Reasons for increased stockpile

  • Shifting power dynamics: China’s significant expansion of its nuclear arsenal has implications for global power dynamics, potentially challenging the traditional dominance of the U.S. and Russia in the nuclear arena.
  • Regional security concerns: China’s increased nuclear capabilities raise concerns among neighboring countries, particularly those involved in territorial disputes or security rivalries in the Asia-Pacific region.
  • Global arms race: China’s nuclear arsenal growth may fuel an arms race in the region, leading to increased tensions and instability.

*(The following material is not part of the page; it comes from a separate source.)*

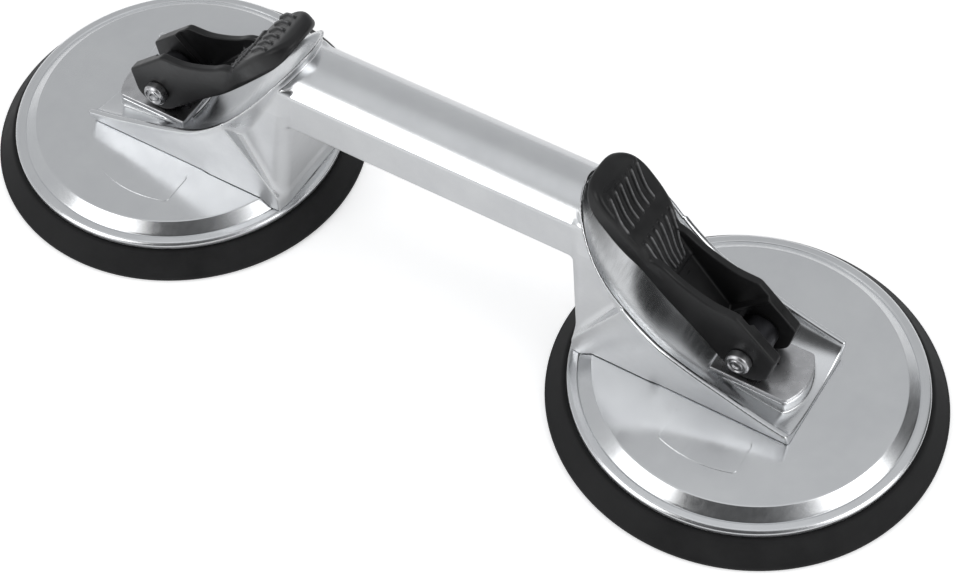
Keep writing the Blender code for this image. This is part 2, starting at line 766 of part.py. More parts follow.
def main():
    clear_scene()
    aluminium = material("polished_aluminium", (0.80, 0.81, 0.82), 0.18, 1.0)
    rubber = material("black_rubber", (0.022, 0.022, 0.022), 0.65, 0.0)
    plastic = material("black_plastic", (0.018, 0.018, 0.019), 0.38, 0.0)
    steel = material("plated_steel", (0.62, 0.62, 0.63), 0.30, 1.0)
    black_steel = material("black_steel", (0.05, 0.05, 0.055), 0.40, 1.0)
    spring_steel = material("spring_steel", (0.35, 0.35, 0.37), 0.35, 1.0)
    bronze = material("bush_bronze", (0.55, 0.36, 0.16), 0.35, 1.0)

    place("handle_casting", finished(handle_mesh(), aluminium))
    fixed = {
        "cup_cover": finished(cover_mesh(), aluminium),
        "suction_pad": finished(pad_mesh(), rubber),
        "wear_plate": finished(wear_plate_mesh(), steel),
        "guide_bush": finished(guide_bush_mesh(), bronze),
        "return_spring": finished(return_spring_mesh(), spring_steel),
    }
    sliding = {
        "pad_hub": finished(pad_hub_mesh(), rubber),
        "pad_insert": finished(pad_insert_mesh(), steel),
        "spring_seat": finished(spring_seat_mesh(), steel),
        "draw_stud": finished(draw_stud_mesh(), black_steel),
    }
    screw = finished(cover_screw_mesh(), steel)
    pin = finished(pivot_pin_mesh(), steel)
    clip = finished(pin_clip_mesh(), steel)
    lever = finished(lever_mesh(), plastic)
    pivot = (0, 0, PIN_HEIGHT)
    for label, side in (("right", 1), ("left", -1)):
        turn = 0 if side > 0 else math.pi
        cup = marker("cup_middle_" + label, (side * CUP_SPACING / 2, 0, 0), turn)
        draw = marker("draw_axis_" + label, (side * CUP_SPACING / 2, 0, 0), turn)
        for name, mesh in fixed.items():
            place(f"{name}_{label}", mesh, cup)
        for name, mesh in sliding.items():
            place(f"{name}_{label}", mesh, draw)
        for number, (x, y) in enumerate(screw_places(), 1):
            place(f"cover_screw_{label}_{number}", screw, cup, (x, y, 0))
        place("pivot_pin_" + label, pin, draw, pivot, turn)
        place("pin_clip_" + label, clip, draw, pivot, turn)
        place("lever_" + label, lever, draw, pivot)


main()
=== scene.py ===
"""The looks of a twin-cup hand vacuum lifter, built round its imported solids.

The castings and the lever are smooth surfaces meshed from distance fields, the round pieces are turned
from rounded profiles, and every finish is made of nodes. Shapes are drawn in millimetres. Each end is
drawn once, X running outwards from the middle of its cup, and the left end is that one turned half round.
"""

import itertools
import json
import math

import bpy
import numpy as np
from mathutils import Matrix, Vector


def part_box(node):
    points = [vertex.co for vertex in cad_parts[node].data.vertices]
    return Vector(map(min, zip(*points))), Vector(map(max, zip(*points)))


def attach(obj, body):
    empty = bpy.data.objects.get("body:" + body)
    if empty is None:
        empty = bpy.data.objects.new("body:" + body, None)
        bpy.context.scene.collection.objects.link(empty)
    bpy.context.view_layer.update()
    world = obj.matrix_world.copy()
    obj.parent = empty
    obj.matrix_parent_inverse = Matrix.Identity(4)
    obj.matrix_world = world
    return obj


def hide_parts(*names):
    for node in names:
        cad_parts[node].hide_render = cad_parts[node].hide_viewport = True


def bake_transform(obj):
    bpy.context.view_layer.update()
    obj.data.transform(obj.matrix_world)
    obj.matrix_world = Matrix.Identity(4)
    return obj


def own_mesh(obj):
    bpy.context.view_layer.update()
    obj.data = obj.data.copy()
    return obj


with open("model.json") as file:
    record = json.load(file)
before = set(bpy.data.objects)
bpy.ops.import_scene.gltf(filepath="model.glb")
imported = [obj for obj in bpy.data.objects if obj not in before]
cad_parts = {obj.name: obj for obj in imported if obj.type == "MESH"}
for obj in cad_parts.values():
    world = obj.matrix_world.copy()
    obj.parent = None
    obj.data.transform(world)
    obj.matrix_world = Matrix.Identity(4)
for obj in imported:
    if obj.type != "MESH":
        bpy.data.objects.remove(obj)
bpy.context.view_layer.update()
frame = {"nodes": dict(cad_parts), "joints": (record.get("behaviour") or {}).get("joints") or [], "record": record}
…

Nuclear Dynamics in South Asia

  • Strategic rivalry between India and Pakistan: The nuclear arsenals of India and Pakistan continue to expand, reflecting the ongoing strategic competition and deterrence dynamics between the two countries.
  • Escalation risks: The increase in nuclear capabilities in South Asia raises the potential for miscalculation and escalation, heightening the risk of a nuclear conflict in the region.
  • Implications for regional stability: The growth of nuclear arsenals in India and Pakistan has wider implications for regional stability and the effectiveness of non-proliferation efforts.

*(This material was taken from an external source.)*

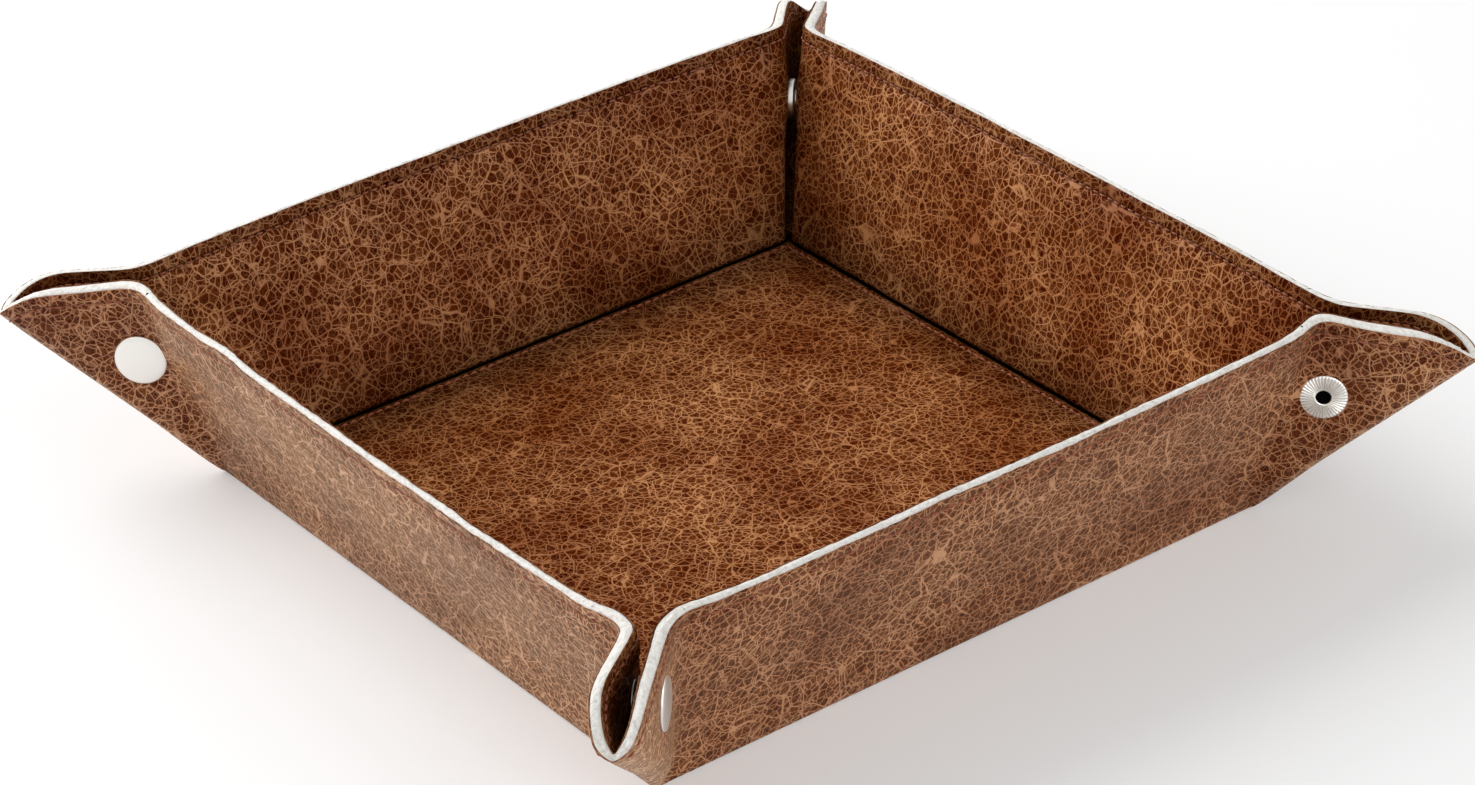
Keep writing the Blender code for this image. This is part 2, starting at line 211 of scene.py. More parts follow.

Challenges to the Global Disarmament ideals

  • Declining transparency: The decline in transparency regarding nuclear forces in Russia and the U.S., coupled with the overall increase in global warhead stockpiles, poses challenges to nuclear arms control and disarmament efforts.
  • Erosion of trust: The lack of transparency and increased stockpiles undermine trust between nuclear-armed states, making it more difficult to achieve meaningful progress in disarmament negotiations.
  • Need for renewed dialogue: The growing nuclear arsenals underscore the importance of revitalizing international dialogue on disarmament and strengthening existing arms control agreements.

Legacy issues

  • Notion of Nuclear ‘Haves’ and ‘Have-Nots’: The proponents of disarmaments are themselves nuclear armed countries thus creating a nuclear monopoly.
  • Concept of Peaceful Nuclear Explosion (PNE): conducted for non-military purposes such as mining.

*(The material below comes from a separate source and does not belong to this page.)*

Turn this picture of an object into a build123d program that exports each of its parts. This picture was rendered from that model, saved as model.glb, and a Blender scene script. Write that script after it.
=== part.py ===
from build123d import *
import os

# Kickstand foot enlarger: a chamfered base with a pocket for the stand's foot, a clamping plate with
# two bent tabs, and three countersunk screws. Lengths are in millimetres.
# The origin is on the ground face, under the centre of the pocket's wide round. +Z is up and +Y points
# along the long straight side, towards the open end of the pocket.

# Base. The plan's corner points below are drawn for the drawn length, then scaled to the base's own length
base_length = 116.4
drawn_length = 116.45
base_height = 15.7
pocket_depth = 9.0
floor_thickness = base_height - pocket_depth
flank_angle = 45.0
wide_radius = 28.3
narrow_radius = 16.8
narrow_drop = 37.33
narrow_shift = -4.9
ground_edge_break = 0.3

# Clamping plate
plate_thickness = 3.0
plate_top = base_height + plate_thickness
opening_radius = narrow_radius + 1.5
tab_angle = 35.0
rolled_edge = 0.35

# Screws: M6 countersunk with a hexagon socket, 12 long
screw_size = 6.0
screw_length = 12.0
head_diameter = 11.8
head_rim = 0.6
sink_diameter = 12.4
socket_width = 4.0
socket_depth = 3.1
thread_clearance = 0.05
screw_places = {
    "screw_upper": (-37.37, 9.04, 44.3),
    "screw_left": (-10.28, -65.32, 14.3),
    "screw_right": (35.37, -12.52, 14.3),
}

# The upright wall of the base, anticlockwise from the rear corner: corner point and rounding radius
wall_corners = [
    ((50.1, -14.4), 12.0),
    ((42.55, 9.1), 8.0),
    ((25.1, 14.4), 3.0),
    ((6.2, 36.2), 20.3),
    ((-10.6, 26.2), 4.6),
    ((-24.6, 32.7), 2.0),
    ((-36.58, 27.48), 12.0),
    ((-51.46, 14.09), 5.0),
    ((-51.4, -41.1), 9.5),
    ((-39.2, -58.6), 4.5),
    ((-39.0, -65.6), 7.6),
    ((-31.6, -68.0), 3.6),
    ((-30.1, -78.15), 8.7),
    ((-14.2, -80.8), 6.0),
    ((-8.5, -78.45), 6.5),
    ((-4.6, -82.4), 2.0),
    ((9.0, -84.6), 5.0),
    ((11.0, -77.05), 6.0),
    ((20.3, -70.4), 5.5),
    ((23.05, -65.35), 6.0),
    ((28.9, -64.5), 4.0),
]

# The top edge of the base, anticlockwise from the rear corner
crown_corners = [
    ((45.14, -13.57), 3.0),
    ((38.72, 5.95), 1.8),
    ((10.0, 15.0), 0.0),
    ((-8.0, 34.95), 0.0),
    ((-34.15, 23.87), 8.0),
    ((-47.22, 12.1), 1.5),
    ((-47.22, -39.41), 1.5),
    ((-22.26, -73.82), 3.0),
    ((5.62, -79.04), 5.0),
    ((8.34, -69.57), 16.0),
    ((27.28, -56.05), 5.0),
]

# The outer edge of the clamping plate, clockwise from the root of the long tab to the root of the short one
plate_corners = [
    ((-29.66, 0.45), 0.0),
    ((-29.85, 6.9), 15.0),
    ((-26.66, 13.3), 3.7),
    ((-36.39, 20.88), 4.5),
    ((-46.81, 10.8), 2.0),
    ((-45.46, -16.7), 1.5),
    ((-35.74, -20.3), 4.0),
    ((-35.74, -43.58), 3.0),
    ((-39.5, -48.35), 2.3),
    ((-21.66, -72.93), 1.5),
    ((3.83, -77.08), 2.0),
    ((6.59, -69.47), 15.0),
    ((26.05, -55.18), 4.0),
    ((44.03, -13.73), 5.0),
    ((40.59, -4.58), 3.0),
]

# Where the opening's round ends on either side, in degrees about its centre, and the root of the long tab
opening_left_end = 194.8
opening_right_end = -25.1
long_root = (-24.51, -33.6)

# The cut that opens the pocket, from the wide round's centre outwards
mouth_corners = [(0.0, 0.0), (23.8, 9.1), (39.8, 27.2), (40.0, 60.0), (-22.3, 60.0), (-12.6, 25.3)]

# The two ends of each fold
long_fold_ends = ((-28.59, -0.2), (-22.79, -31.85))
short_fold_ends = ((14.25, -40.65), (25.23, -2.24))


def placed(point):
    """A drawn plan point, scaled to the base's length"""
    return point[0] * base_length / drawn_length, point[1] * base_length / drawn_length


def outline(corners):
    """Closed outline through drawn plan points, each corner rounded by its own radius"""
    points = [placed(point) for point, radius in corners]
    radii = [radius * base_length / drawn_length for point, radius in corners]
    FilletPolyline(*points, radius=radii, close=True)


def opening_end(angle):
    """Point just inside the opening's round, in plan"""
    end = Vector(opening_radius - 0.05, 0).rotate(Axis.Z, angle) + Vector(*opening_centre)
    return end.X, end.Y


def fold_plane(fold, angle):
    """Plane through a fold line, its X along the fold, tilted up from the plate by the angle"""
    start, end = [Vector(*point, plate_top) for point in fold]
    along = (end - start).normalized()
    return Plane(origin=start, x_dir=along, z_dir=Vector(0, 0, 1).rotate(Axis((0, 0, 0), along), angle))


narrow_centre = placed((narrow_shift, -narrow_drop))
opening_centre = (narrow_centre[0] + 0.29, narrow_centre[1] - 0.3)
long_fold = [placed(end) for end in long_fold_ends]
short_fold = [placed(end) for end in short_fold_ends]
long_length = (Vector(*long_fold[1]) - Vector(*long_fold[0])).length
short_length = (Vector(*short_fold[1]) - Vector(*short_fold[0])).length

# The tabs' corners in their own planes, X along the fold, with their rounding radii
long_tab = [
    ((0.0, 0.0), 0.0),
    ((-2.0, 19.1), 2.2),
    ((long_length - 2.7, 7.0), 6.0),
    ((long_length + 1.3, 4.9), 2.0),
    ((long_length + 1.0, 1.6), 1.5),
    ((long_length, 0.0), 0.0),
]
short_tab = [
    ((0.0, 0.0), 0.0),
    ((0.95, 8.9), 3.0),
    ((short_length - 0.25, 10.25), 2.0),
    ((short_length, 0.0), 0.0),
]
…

India’s commitment for de-nuclearization

  • Universal commitment and non-discriminatory framework: India advocates for nuclear disarmament based on principles of equality, non-discrimination, and global security.
  • Working paper on Nuclear Disarmament: India submitted a working paper on Nuclear Disarmament to the UN General Assembly in 2006, presenting its perspectives and proposals for achieving global disarmament.
  • Participation in Nuclear Security Initiatives: India actively engages in the Nuclear Security Summit process and supports efforts to enhance global nuclear security through participation in international conferences organized by the IAEA.
  • Membership in the Nuclear Security Contact Group: India is a member of the Nuclear Security Contact Group, contributing to discussions and initiatives aimed at strengthening international cooperation on nuclear security.
  • Support for Fissile Material Cut-off Treaty (FMCT): India expresses readiness to support negotiations on a Fissile Material Cut-off Treaty, considering it an important step towards disarmament by banning the production of fissile material for nuclear weapons.
  • Concerns regarding the Comprehensive Nuclear-Test-Ban Treaty (CTBT): India has not joined the CTBT due to several concerns, but it remains open to addressing these concerns and exploring possibilities for future accession to the treaty.
  • Leadership in Preventing Weapons of Mass Destruction (WMD) Proliferation: India actively leads efforts to prevent terrorists from acquiring WMDs, piloting an annual UNGA Resolution on “Measures to Prevent Terrorists from Acquiring Weapons of Mass Destruction” since 2002, which receives consensus adoption.

Way forward

  • Strengthening non-proliferation efforts: The expansion of nuclear arsenals highlights the need for robust non-proliferation mechanisms and adherence to international agreements such as the Treaty on the Non-Proliferation of Nuclear Weapons (NPT).
  • Managing nuclear risks: As the number of nuclear-armed states increases, effective risk management and confidence-building measures become crucial to prevent accidental or intentional use of nuclear weapons.
  • Balancing deterrence and disarmament: The international community faces the challenge of striking a balance between maintaining credible deterrence and pursuing disarmament goals to ensure global security.